2. Our scope of review of the trial court's orders here is limited to determining whether the trial court made an error of law or abused its discretion. Fedorko Properties, Inc. v. Millcreek Township School District, 755 A.2d 118 (Pa.Cmwlth.2000), appeal denied, 565 Pa. 652, 771 A.2d 1289 (2001). An abuse of discretion exists where the judgment exercised by the lower court is manifestly unreasonable. Id. Moreover, summary judgment is only appropriate when, after examining the record in the light most favorable to the non-moving party, there is no genuine issue of material fact, and the moving party is clearly entitled to judgment as a matter of law. Id.

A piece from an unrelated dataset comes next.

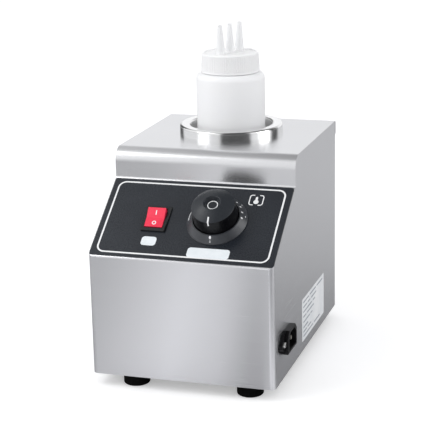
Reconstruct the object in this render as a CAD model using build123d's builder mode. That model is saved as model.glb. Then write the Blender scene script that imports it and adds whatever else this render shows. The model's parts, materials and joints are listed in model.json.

3. “Prejudice is defined as being something greater than a mere detriment to the other party, since any amendment almost certainly will be intended to strengthen the amending party's legal position and correspondingly weaken the opposing party's position.” 6 Standard Pennsylvania Practice 2d § 30:5.
4. The trial court originally granted the judgment of non pros based on Penn Piping, Inc. v. Insurance Company of North America, 529 Pa. 350, 603 A.2d 1006 (1992), which required a presumption of prejudice in, and favored dismissal of, cases involving a delay of two years or more where there was a lack of activity on the docket. Following the supreme court's abandonment of this presumption of prejudice in Jacobs v. Halloran, 551 Pa. 350, 710 A.2d 1098 (1998), which abrogated Penn Piping, the trial court reopened the judgment of non pros. See R.R. at 832-35.
5. We note that the Bureau waited seven years after EOJ filed the Title Action to file the motion to amend its answer in the Ejectment Action; however, unreasonable delay alone is an insufficient ground upon which to base a denial of a motion to amend. See Kenney v. Southeastern Pennsylvania Transportation Authority, 122 Pa.Cmwlth. 1, 551 A.2d 614 (1988), appeal denied, 525 Pa. 622, 577 A.2d 892 (1990).